Nick Lannon / 11.17.11

Now THIS song has, as they say, a stone groove, man…

[youtube=www.youtube.com/watch?v=gfeRJ4JBEHc&w=600]

This awesome Alan Parsons Project song is from their album I, Robot, and is called “I Wouldn’t Want to Be Like You.”  It could well serve as a rallying cry for disaffected youth everywhere, be they Occupy-ers, Alex P. Keaton-ers, or anything in between.  We won’t make the mistakes of the 1%, right?  Or of the current or previous administrations?  Or of our parents?
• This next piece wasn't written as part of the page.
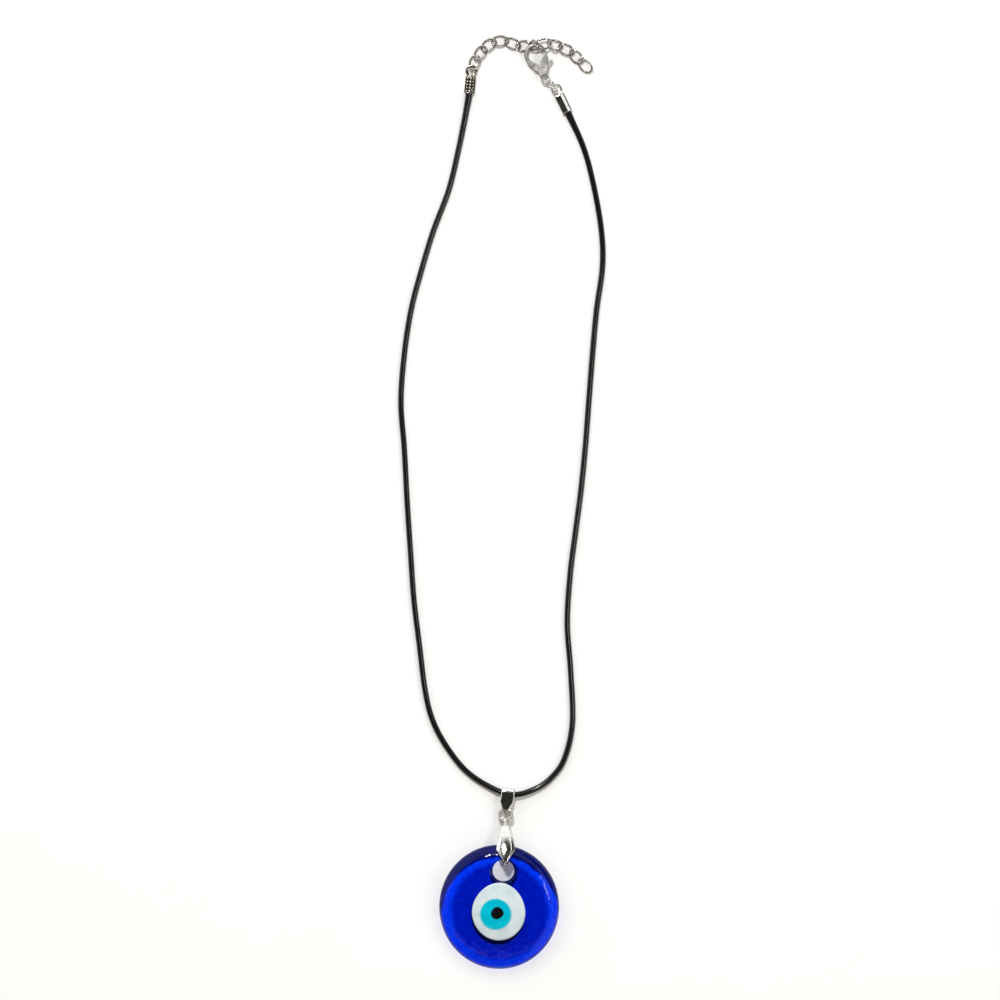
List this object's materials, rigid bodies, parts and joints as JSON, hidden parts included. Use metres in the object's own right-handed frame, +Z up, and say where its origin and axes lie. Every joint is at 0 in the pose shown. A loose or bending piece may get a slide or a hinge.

In “The Land of Confusion,” Phil Collins claims that his generation “will put it right. [They’re] not just making promises that [they] know [they’ll] never keep.”  The problem, of course, is that EVERY generation has claimed this.  Every son swears they won’t turn into their father.

I watched Field of Dreams the other night, and was touched at the end, as I am every time, when Kevin Costner and his cornfield-ghost dad “have a catch.”  But one of the other things I always remember from that movie (besides “Step outside you Nazi cow”) is the fear Costner feels at the possibility of his turning into his father.  To avoid that fate, he obeys a mysterious voice, plows under his crops, and puts his livelihood and family at risk.  Through the meeting of other ghost-like characters and an almost magical sage (James Earl Jones), Costner realizes that the problem lies, not with his father, but with him.  He says he “never forgave” his dad “for getting old.”

Eric Woolfson and Alan Parsons (the braintrust behind “The Project”) write a catchy tune, but miss the point entirely.  “If I was high class / I wouldn’t need a buck to pass.  And if I was a fall guy / I wouldn’t need no alibi.”  In other words, if I were in your position, I wouldn’t make the mistakes you are making.  The basic problems of the world are attributable to others, but not to me.

It’s not until we can admit that the core of us is not who we’d like to be, that we are culpable, too, that we can ever have that catch with our father that makes everything ok.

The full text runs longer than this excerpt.